Your big thing is clearly musical theater, so how do you feel about doing a non-musical play or film/TV/commercial work?

I love being able to strip away the music and dancing and just be someone honest on stage. I’ve loved the opportunities I’ve had doing Shakespeare and other plays and hope to do many more.  As for TV and film work I have dabbled there working on some small films, and doing a Chevy Commercial in the past year, so if anyone is in Europe, keep your eyes open for it!

Any dream roles you’d love to undertake, hopefully in the not-so-distant future?

There is one role that jumps to my mind right away and that is Leaf
Coneybear in The 25th Annual Putnam County Spelling Bee. I just love the character, and his story.  I would also love to play Emmett in Legally Blonde and Mark in Rent.  But right now, I’m open to any role.

Since Broadway represents the pinnacle of musical theater probably in the world, any plans to give the Great White Way your best shot?

Absolutely!  I’m actually in the process of securing housing in New York through The Actors Fund. I’d like to mention The Actors Fund and thank them for all the wonderful support they give to actors across America.  The Great White Way is the pinnacle and my goal.  I’ve worked with great regional theaters and been on tour, so the next step would be Broadway.
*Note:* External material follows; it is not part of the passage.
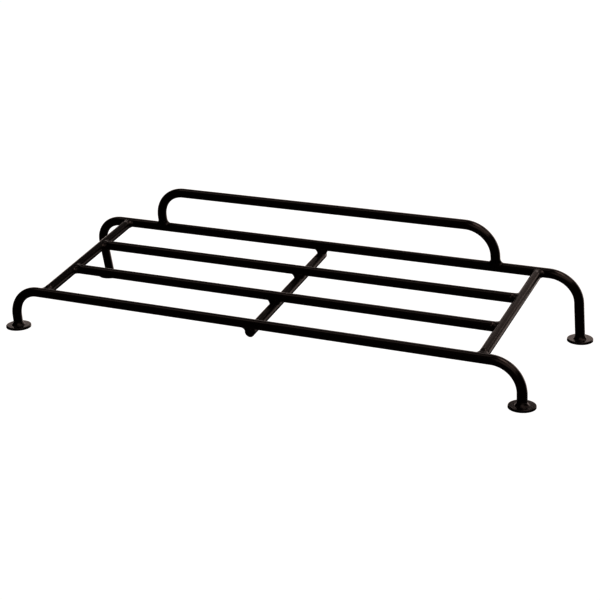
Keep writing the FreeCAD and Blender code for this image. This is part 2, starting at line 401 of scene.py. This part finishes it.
def weld_ring(node, origin, x_axis, z_axis, toe, top, bulge, seed):
    """A closed ring of rippled weld metal between a toe line on one surface and a top line on another,
    both given by angle round the z axis. A negative bulge hollows the fillet."""
    y_axis = z_axis.cross(x_axis).normalized()
    local = Matrix((x_axis, y_axis, z_axis)).transposed()
    rings = []
    travelled = 0.0
    last_toe = None
    for i in range(WELD_AROUND):
        angle = 2 * math.pi * i / WELD_AROUND
        round_ring = Vector((math.cos(angle), math.sin(angle), seed * WANDER_APART))
        wander = noise.noise(round_ring * WANDER_SCALE)
        low = Vector(toe(angle, 1 + TOE_WANDER * wander))
        high = Vector(top(angle, 1 - TOP_WANDER * wander))
        if last_toe is not None:
            travelled += (low - last_toe).length
        last_toe = low
        chord = high - low
        outward = Vector((math.cos(angle), math.sin(angle), 0))
        outward = (outward - chord * outward.dot(chord) / chord.length_squared).normalized()
        knee = (low + high) / 2 + outward * (2 * bulge(angle) * (1 + FULLNESS_WANDER * wander))
        ring = []
        for j in range(WELD_ACROSS + 1):
            t = j / WELD_ACROSS
            point = low * (1 - t) ** 2 + knee * (2 * t * (1 - t)) + high * t ** 2
            crescent = travelled / RIPPLE_PITCH + CRESCENT * (2 * t - 1) ** 2
            ripple = abs(math.sin(math.pi * crescent)) - 0.5
            ring.append(point + outward * (RIPPLE * ripple * math.sin(math.pi * t)))
        ring.append(high - outward * BEAD_DEPTH)
        ring.append((low + high) / 2 - outward * HEEL_DEPTH)
        ring.append(low - outward * BEAD_DEPTH)
        rings.append([origin + local @ point for point in ring])
    show(skin(f"{node}_bead", rings, capped=False), node, "weld_paint")


def butt_weld(node, origin, x_axis, z_axis, seed):
    """A weld round the end of a bar, which lies along z and ends on a bar along x."""
    radius = BAR_RADIUS - SKIN

    def toe(angle, size):
        roll = BUTT_WRAP * math.sin(angle)
        reach = (BAR_RADIUS + BUTT_REACH * size) * math.cos(angle)
        return reach, radius * math.sin(roll), radius * math.cos(roll)

    def top(angle, size):
        share = BUTT_SIDE_RISE + (1 - BUTT_SIDE_RISE) * math.cos(angle) ** 2
        rise = BAR_RADIUS + ROOT_GAP + BUTT_RISE * size * share
        return radius * math.cos(angle), radius * math.sin(angle), rise

    def bulge(angle):
        return -BUTT_HOLLOW * math.cos(angle) ** 2 * MM

    weld_ring(node, origin, x_axis, z_axis, toe, top, bulge, seed)


def foot_weld(node, end, index, seed):
    """A ring of weld from a foot's top face up a leaning leg."""
    leg = LEG_UP[end]
    lean = leg.y / leg.z
    foot_centre = Vector((LEG_FOOT[end][index].x, centre_of(f"{end}_left_foot").y, FOOT_TOP))

    def toe(angle, size):
        reach = BAR_RADIUS + FOOT_WELD_REACH * size
        return reach * math.cos(angle), reach * math.sin(angle), -SKIN

    def top(angle, size):
        rise = FOOT_WELD_RISE * size
        radius = BAR_RADIUS - SKIN
        return radius * math.cos(angle), radius * math.sin(angle) + lean * rise, rise

    def bulge(angle):
        return -FOOT_WELD_HOLLOW

    weld_ring(node, foot_centre, RIGHT, UP, toe, top, bulge, seed)


def cross_weld(node, origin, gap, bar_ends, seed):
    """A ring of weld round the place where the centre bar passes under another bar. The centre bar's
    ends, given along it, cut the ring short."""
    radius = BAR_RADIUS - SKIN

    def toe(angle, size):
        roll = CROSS_TOE_WRAP * math.sin(angle)
        reach = (BAR_RADIUS + CROSS_REACH * size) * math.cos(angle)
        return reach, radius * math.sin(roll), gap / 2 + BAR_RADIUS - radius * math.cos(roll)

    def top(angle, size):
        roll = CROSS_TOP_WRAP * math.cos(angle)
        reach = (BAR_RADIUS + CROSS_TOP_REACH * size) * math.sin(angle)
        along = min(max(reach, bar_ends[0] + END_CHAMFER), bar_ends[1] - END_CHAMFER)
        return radius * math.sin(roll), along, radius * math.cos(roll) - gap / 2 - BAR_RADIUS

    def bulge(angle):
        return (CROSS_SWELL - CROSS_HOLLOW * math.cos(angle) ** 2) * MM

    weld_ring(node, origin, RIGHT, SQUARE, toe, top, bulge, seed)


TOWARDS_MIDDLE = {"left": RIGHT, "right": -RIGHT}
INTO_PLATFORM = {"front": UP_SLOPE, "rear": -UP_SLOPE}
seed = 1
for end in ENDS:
    for index, side in enumerate(SIDES):
        foot_weld(f"{end}_{side}_foot_weld", end, index, seed)
        corner = RAIL[end] + RIGHT * END_BAR_X[side]
        butt_weld(f"{end}_{side}_corner_weld", corner, RIGHT, INTO_PLATFORM[end], seed + 1)
        slat_middle = centre_of(f"{end}_slat")
        slat_end = Vector((END_BAR_X[side], slat_middle.y, slat_middle.z))
        butt_weld(f"{end}_slat_{side}_weld", slat_end, UP_SLOPE, TOWARDS_MIDDLE[side], seed + 2)
        seed += 3
for side, x in zip(SIDES, (-GUARD_HALF_SPAN, GUARD_HALF_SPAN)):
    butt_weld(f"guard_{side}_weld", RAIL["rear"] + RIGHT * x, RIGHT, SQUARE, seed)
    seed += 1

CROSS_GAP = (RAIL["front"] - CENTRE_MIDDLE).dot(SQUARE) - 2 * BAR_RADIUS
CROSSED = {
    "front_rail": RAIL["front"],
    "front_slat": centre_of("front_slat"),
    "rear_slat": centre_of("rear_slat"),
    "rear_rail": RAIL["rear"],
}
for name, crossed in CROSSED.items():
    touch = crossed - SQUARE * (BAR_RADIUS + CROSS_GAP / 2)
    from_middle = (touch - CENTRE_MIDDLE).dot(UP_SLOPE)
    bar_ends = (-CENTRE_LENGTH / 2 - from_middle, CENTRE_LENGTH / 2 - from_middle)
    cross_weld(f"{name}_cross_weld", Vector((0, touch.y, touch.z)), CROSS_GAP, bar_ends, seed)
    seed += 1


# ------------------------------------------------------------------ view and world

# A gamma under 1 darkens the half tones, so dark bars don't look thin against the white.
VIEW_GAMMA = 0.7
WHITE = (1, 1, 1, 1)
WORLD_STRENGTH = 0.017

scene = bpy.context.scene
scene.view_settings.view_transform = "Standard"
scene.view_settings.gamma = VIEW_GAMMA

world = bpy.data.worlds.new("studio")
scene.world = world
world.use_nodes = True
node_input(world.node_tree.nodes["Background"], "Color", WHITE)
node_input(world.node_tree.nodes["Background"], "Strength", WORLD_STRENGTH)


# ------------------------------------------------------------------ stage

STAGE_RADIUS = 15.0
STAGE_GLOW = 0.97
STAGE_COLOUR = (0.1, 0.1, 0.1, 1)
STAGE_ROUGHNESS = 0.9
DOME_SEGMENTS = 64


def stage_material():
    """White that glows by itself, so the lamps shape only the rack. It is clear from behind, so the
    rack shows from below the floor."""
    material = bpy.data.materials.new("stage_paint")
    material.use_nodes = True
    tree = material.node_tree
    shader = tree.nodes["Principled BSDF"]
    node_input(shader, "Base Color", STAGE_COLOUR)
    node_input(shader, "Roughness", STAGE_ROUGHNESS)
    node_input(shader, "Specular IOR Level", 0.0)
    node_input(shader, "Emission Color", WHITE)
    node_input(shader, "Emission Strength", STAGE_GLOW)
    one_sided = tree.nodes.new("ShaderNodeMixShader")
    node_input(one_sided, "Fac", tree.nodes.new("ShaderNodeNewGeometry").outputs["Backfacing"])
    node_input(one_sided, 1, shader.outputs["BSDF"])
    node_input(one_sided, 2, tree.nodes.new("ShaderNodeBsdfTransparent").outputs["BSDF"])
    node_input(tree.nodes["Material Output"], "Surface", one_sided.outputs["Shader"])
    return material


STAGE_PAINT = stage_material()
bpy.ops.mesh.primitive_plane_add(size=2 * STAGE_RADIUS)
floor = bpy.context.object
floor.name = "floor"
bpy.ops.mesh.primitive_uv_sphere_add(segments=DOME_SEGMENTS, ring_count=DOME_SEGMENTS // 2,
                                     radius=STAGE_RADIUS)
dome = bpy.context.object
dome.name = "dome"
dome.data.flip_normals()
dome.visible_diffuse = False
for surface in (floor, dome):
    surface.data.materials.append(STAGE_PAINT)
    surface.visible_glossy = False
    surface.visible_shadow = False


# ------------------------------------------------------------------ light

# Softboxes that face the rack: name, azimuth, elevation, width, height, brightness. The backdrop
# reaches below the floor, which reflections don't show: there it stands for the pale floor behind.
LAMP_DISTANCE = 8.0
LAMP_COLOUR = (1.0, 0.88, 0.83)
LAMPS = (
    ("backdrop", 189, 0.5, 15.1, 6.7, 1.6),
    ("backdrop_right", 140, -7, 1.8, 4.3, 1.25),
    ("key", 152, 26.5, 1.5, 1.8, 3.25),
    ("upper", 184, 39, 6.6, 2.2, 1.25),
    ("overhead", 105, 71, 5.2, 3.1, 4),
    ("right", 92.5, 46, 7.1, 3.4, 1.75),
    ("top", 265, 65, 2.9, 4.3, 1.25),
    ("front", 28, 36, 7.4, 5.4, 1.2),
)
AIM = (CAD_BOX[0] + CAD_BOX[1]) / 2


def direction(azimuth, elevation):
    """Unit vector from the rack towards a viewer. Azimuth 0 looks along +Y and 90 along -X."""
    turn, tilt = math.radians(azimuth), math.radians(elevation)
    return Vector((math.sin(turn) * math.cos(tilt), -math.cos(turn) * math.cos(tilt), math.sin(tilt)))


for name, azimuth, elevation, width, height, brightness in LAMPS:
    lamp = bpy.data.lights.new(name, "AREA")
    lamp.shape = "RECTANGLE"
    lamp.size = width
    lamp.size_y = height
    lamp.energy = brightness * math.pi * width * height
    lamp.color = LAMP_COLOUR
    softbox = bpy.data.objects.new(name, lamp)
    softbox.location = AIM + direction(azimuth, elevation) * LAMP_DISTANCE
    softbox.rotation_euler = (AIM - softbox.location).to_track_quat("-Z", "Y").to_euler()
    softbox.visible_camera = False
    scene.collection.objects.link(softbox)


# ------------------------------------------------------------------ camera

CAMERA_AZIMUTH = 26.204
CAMERA_ELEVATION = 19.575
CAMERA_ROLL = -1.439
CAMERA_DISTANCE = 1.9038
CAMERA_LENS = 91.97
CAMERA_SENSOR = 36.0
CAMERA_AIM = Vector((0, -0.01128, 0.058))
CAMERA_SHIFT_RIGHT = 0.01611
CAMERA_SHIFT_UP = -0.00973

camera_data = bpy.data.cameras.new("camera")
camera_data.lens = CAMERA_LENS
camera_data.sensor_width = CAMERA_SENSOR
camera = bpy.data.objects.new("camera", camera_data)
towards_camera = direction(CAMERA_AZIMUTH, CAMERA_ELEVATION)
picture_right = UP.cross(towards_camera).normalized()
picture_up = towards_camera.cross(picture_right)
target = CAMERA_AIM + picture_right * CAMERA_SHIFT_RIGHT + picture_up * CAMERA_SHIFT_UP
camera.location = target + towards_camera * CAMERA_DISTANCE
facing = Matrix((picture_right, picture_up, towards_camera)).transposed()
camera.rotation_euler = (facing @ Matrix.Rotation(math.radians(CAMERA_ROLL), 3, "Z")).to_euler()
scene.collection.objects.link(camera)
scene.camera = camera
However, I know they don’t just hand out roles so I’m planning on working hard and just being passionate about what I love to do, and I hope along with my talent it may just lead me to the Great White Way!

Where would you like to see yourself career-wise five years from now?

I don’t know, and right now I’m okay with that.  I do know I want to be able to have a family in the future and just be happy. As for now, I am a young man getting to live out my dream.  I’m open to any and every opportunity life has in store for me.  I’ve realized and come to accept that I only hold so much of the future in my hands; the rest is up to someone a little more powerful.  So if it’s Broadway or regional theater, a national tour or just starting a family and teaching the Arts to young talented actors I can’t say.  I will just keep plugging away, pounding the pavement, keeping my eyes open for the next step!